Pat Robertson did say, at the time of Sharon’s stroke, that Sharon was being punished for “dividing God’s land.” He apologized. But Chafets quotes Jerry Falwell: “I personally had a problem with trading land for peace but that’s not our business. If Sharon wanted to say no to a withdrawal, OK, we would have supported him. And if he wanted to say yes, well, that’s OK with me, too. I trust Israeli leaders to know what they’re doing.”
At his Westchester home (he lives part of the year in Israel), Chafets admits he is an unlikely defender of Evangelicals. “Socially, you can say I’m left-wing,” he says. “I’m not religious in any way. And journalism, of course, is a left wing profession.” He was a founding editor of the Jerusalem Report and has been a presence on New York op-ed pages.

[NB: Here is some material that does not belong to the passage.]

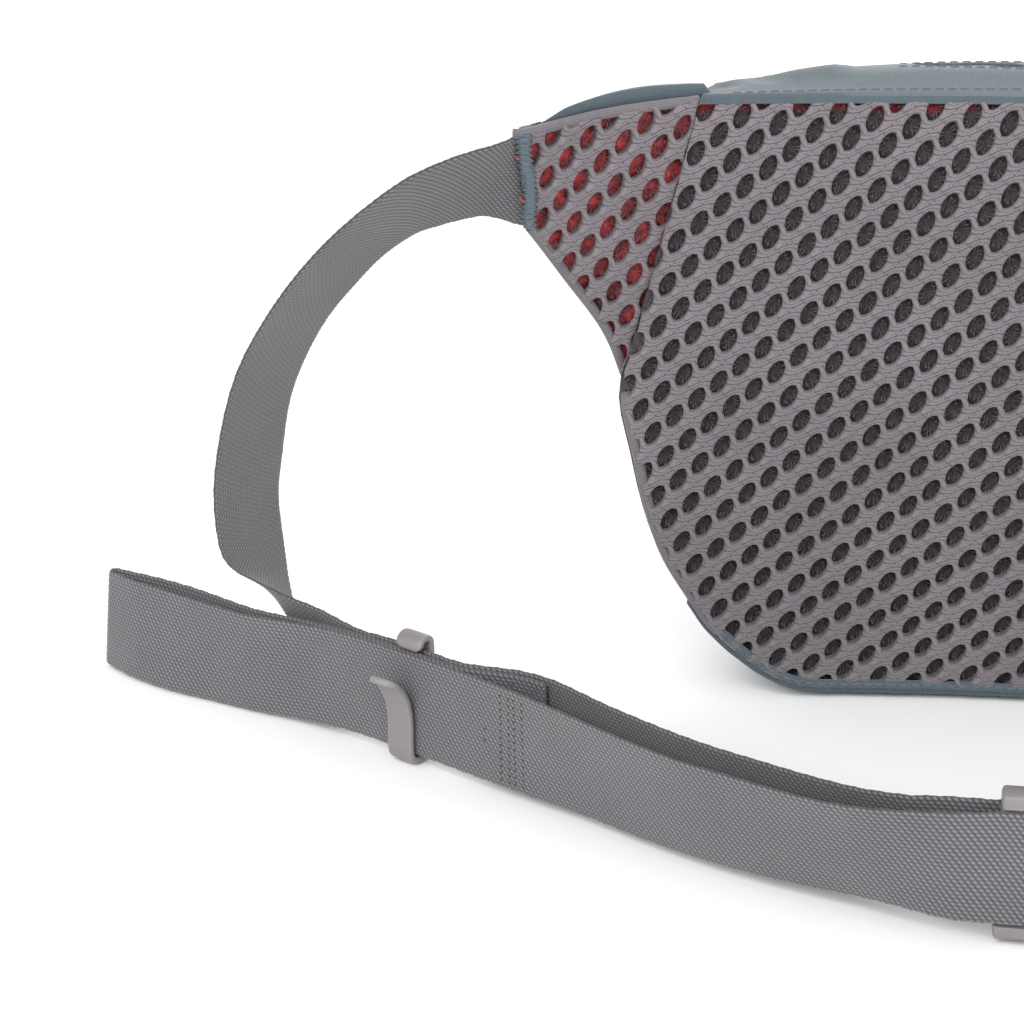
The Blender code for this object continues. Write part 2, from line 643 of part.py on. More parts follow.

The Jewish discomfort with Evangelicals and Israel, he says, stems from the fact that liberal Jews traditionally haven’t put Jewish concerns ahead of liberal ones. “I was raised a Reform Jew,” says Chafets, 59. “I was president of the National Federation of Temple Youth in 1966.” Right up until a last minute rally on the eve of the 1967 war, “there was absolutely no mention ever, ever, of Israel in the Reform movement that I was aware of, other than raising money for a Reform school in Haifa. The entire focus for the Reform movement, in those days, was on civil rights and peace activism. There was no discussion of the Holocaust, of Soviet Jewry, or of Israel.”

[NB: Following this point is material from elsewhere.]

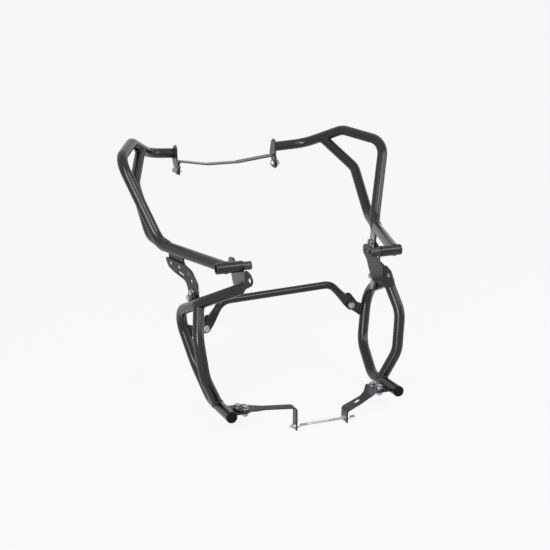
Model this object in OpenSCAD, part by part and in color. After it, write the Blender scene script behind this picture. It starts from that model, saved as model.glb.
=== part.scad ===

In his native liberal Judaism, says Chafets, the three civil rights workers murdered in Mississippi by Klansmen in 1964, “are names embossed on our memories.” Now, he asks, who knows the name of the captives or of Pam Waechter, murdered for being Jewish in Seattle, or other Jews killed for being Jews, “names that haven’t become household names even in Jewish households?”
There’s a “huge amount of anti-Christian bigotry in the Jewish community,” writes Chafets. “Jews don’t want to be connected to people they regard as rednecks or too dumb to get into the right college, or the kind of people who wouldn’t know what to do in Paris. It’s a Jewish snobbery.”
Evangelicals respond remarkably to the Jews who’ve been willing to positively engage them, such as Rabbi Yechiel Eckstein, Orthodox founder of the International Fellowship of Christians and Jews. In the last eight years, writes Chafets, “approximately a half-million born-again donors have sent Eckstein about a quarter of a billion dollars for Jewish causes of his personal choosing.”
What would happen, Chafets says, if an American government – as is already being suggested by some on the right and left, and even some in the evangelical movement – decided that Israel is more of a burden than a blessing, that supporting a few million Israelis isn’t worth alienating a few billion Moslems? “Do American Jews really want to make the case for Israel all by themselves, without the support of Christian Zionists? And do they really believe that [Jews] can continue to count on this support as they position themselves as the chief adversaries of evangelical cultural and political aspirations?”
The Judeo-Christian bargain, concludes Chafets, “doesn’t require Jews to become Republicans, much less Christians. It simply requires a change in attitude and tone.” They are “not the enemy. They are the enemy of the enemy and they want to be accepted and appreciated. In return they are offering a wartime alliance and full partnership in a Judeo-Christian America. It is an offer the Jews of America should consider while it is still on the table.”